A mad knight-errant and his down-to-earth squire encounter adventure in the Spanish countryside.

Page 10 of 1306
Table of Contents

I

About This Translation

It was with considerable reluctance that I abandoned in favour of the present undertaking what had long been a favourite project: that of a new edition of Shelton’s Don Quixote , which has now become a somewhat scarce book. There are some⁠—and I confess myself to be one⁠—for whom Shelton’s racy old version, with all its defects, has a charm that no modern translation, however skilful or correct, could possess. Shelton had the inestimable advantage of belonging to the same generation as Cervantes; Don Quixote had to him a vitality that only a contemporary could feel; it cost him no dramatic effort to see things as Cervantes saw them; there is no anachronism in his language; he put the Spanish of Cervantes into the English of Shakespeare. Shakespeare himself most likely knew the book; he may have carried it home with him in his saddlebags to Stratford on one of his last journeys, and under the mulberry tree at New Place joined hands with a kindred genius in its pages.
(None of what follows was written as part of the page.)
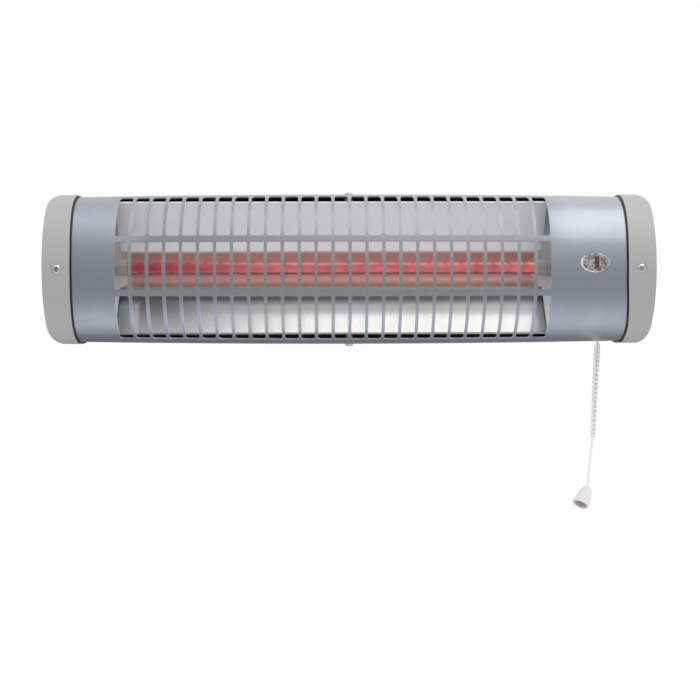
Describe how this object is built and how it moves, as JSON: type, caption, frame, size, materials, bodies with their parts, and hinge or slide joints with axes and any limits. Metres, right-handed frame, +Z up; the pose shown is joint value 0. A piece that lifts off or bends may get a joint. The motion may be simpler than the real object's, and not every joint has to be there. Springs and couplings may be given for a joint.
{
  "type": "wall-mounted infrared heater",
  "caption": "Half-round wall heater with a punched grille, one quartz tube over a trough reflector, pull-cord switch and tilting wall bracket.",
  "frame": {"origin": "middle of the wall bracket's wall face, halfway between its two wall holes", "axes": "+Z up, +X to the right of someone who faces the heater, -Y out of the wall towards that person"},
  "size_m": [0.535, 0.1411, 0.2908],
  "materials": {
    "housing_paint": "metallic silver-blue paint, satin",
    "cap_plastic": "light grey moulded plastic",
    "seal_rubber": "black rubber",
    "cover_steel": "grey painted sheet",
    "zinc_steel": "zinc-plated steel",
    "screw_chrome": "bright plated",
    "reflector_sheet": "polished reflector sheet",
    "quartz": "milky quartz, lit red",
    "coil_wire": "glowing resistance wire",
    "ceramic": "unglazed",
    "black_plastic": "black moulded plastic",
    "lens_clear": "clear prismatic plastic",
    "neon_glass": "neon bulb",
    "switch_plastic": "white moulded plastic",
    "brass": "plain",
    "cord_fibre": "white braided cord",
    "bell_plastic": "white moulded plastic",
    "sleeve": "woven glass sleeve",
    "fibre_washer": "fibre"
  },
  "bodies": {
    "bracket": {"wall_bracket": "zinc_steel"},
    "heater": {"rear_cover": "cover_steel", "rear_cover_screws": "screw_chrome", "tilt_lug_left": "zinc_steel", "tilt_lug_right": "zinc_steel", "lug_rivets": "screw_chrome", "pivot_stud_left": "screw_chrome", "pivot_stud_right": "screw_chrome", "friction_washers": "fibre_washer", "front_housing": "housing_paint", "end_cap_left": "cap_plastic", "end_cap_right": "cap_plastic", "gasket_left": "seal_rubber", "gasket_right": "seal_rubber", "end_frame_left": "zinc_steel", "end_frame_right": "zinc_steel", "cap_screws": "screw_chrome", "housing_screws": "screw_chrome", "reflector_spacers": "zinc_steel", "reflector": "reflector_sheet", "reflector_end_left": "reflector_sheet", "reflector_end_right": "reflector_sheet", "element_saddle_left": "zinc_steel", "element_saddle_right": "zinc_steel", "quartz_tube": "quartz", "heating_coil": "coil_wire", "ceramic_end_left": "ceramic", "ceramic_end_right": "ceramic", "thermal_cutout": "black_plastic", "indicator_lens": "lens_clear", "lens_clip": "black_plastic", "neon_lamp": "neon_glass", "switch_case_back": "switch_plastic", "switch_case_front": "switch_plastic", "switch_terminals": "brass", "return_spring": "zinc_steel", "cord_eyelet": "switch_plastic", "cable_gland": "black_plastic", "terminal_block": "switch_plastic", "terminal_screws": "brass", "earth_screw": "brass", "lead_wire_left": "sleeve", "lead_wire_right": "sleeve"},
    "knob_left": {"tilt_knob_left": "black_plastic"},
    "knob_right": {"tilt_knob_right": "black_plastic"},
    "pull": {"pull_slider": "switch_plastic", "pull_cord_upper": "cord_fibre", "pull_cord_lower": "cord_fibre", "bell": "bell_plastic", "cord_knot": "cord_fibre"},
    "cam": {"switch_cam": "black_plastic"}
  },
  "joints": [
    {"name": "tilt", "type": "hinge", "parent": "bracket", "child": "heater", "pos_m": [0, -0.026, 0], "axis": [1, 0, 0], "range_deg": [0, 30]},
    {"name": "knob_left_turn", "type": "hinge", "parent": "heater", "child": "knob_left", "pos_m": [-0.108, -0.026, 0], "axis": [-1, 0, 0], "range_deg": [0, 360]},
    {"name": "knob_right_turn", "type": "hinge", "parent": "heater", "child": "knob_right", "pos_m": [0.108, -0.026, 0], "axis": [1, 0, 0], "range_deg": [0, 360]},
    {"name": "pull_travel", "type": "slide", "parent": "heater", "child": "pull", "axis": [0, 0, -1], "range_m": [0, 0.008], "stiffness_N_per_m": 700, "springref_m": -0.004, "deforming": ["return_spring"]},
    {"name": "cam_turn", "type": "hinge", "parent": "heater", "child": "cam", "pos_m": [0.2145, -0.058, -0.0392], "axis": [0, 1, 0], "range_deg": [0, 46]}
  ],
  "couplings": [
    {"joint": "cam_turn", "follows": "pull_travel", "rad_per_m": 98.17}
  ]
}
But it was soon made plain to me that to hope for even a moderate popularity for Shelton was vain. His fine old crusted English would, no doubt, be relished by a minority, but it would be only by a minority. His warmest admirers must admit that he is not a satisfactory representative of Cervantes. His translation of the First Part was very hastily made and was never revised by him. It has all the freshness and vigour, but also a full measure of the faults, of a hasty production. It is often very literal⁠—barbarously literal frequently⁠—but just as often very loose. He had evidently a good colloquial knowledge of Spanish, but apparently not much more. It never seems to occur to him that the same translation of a word will not suit in every case.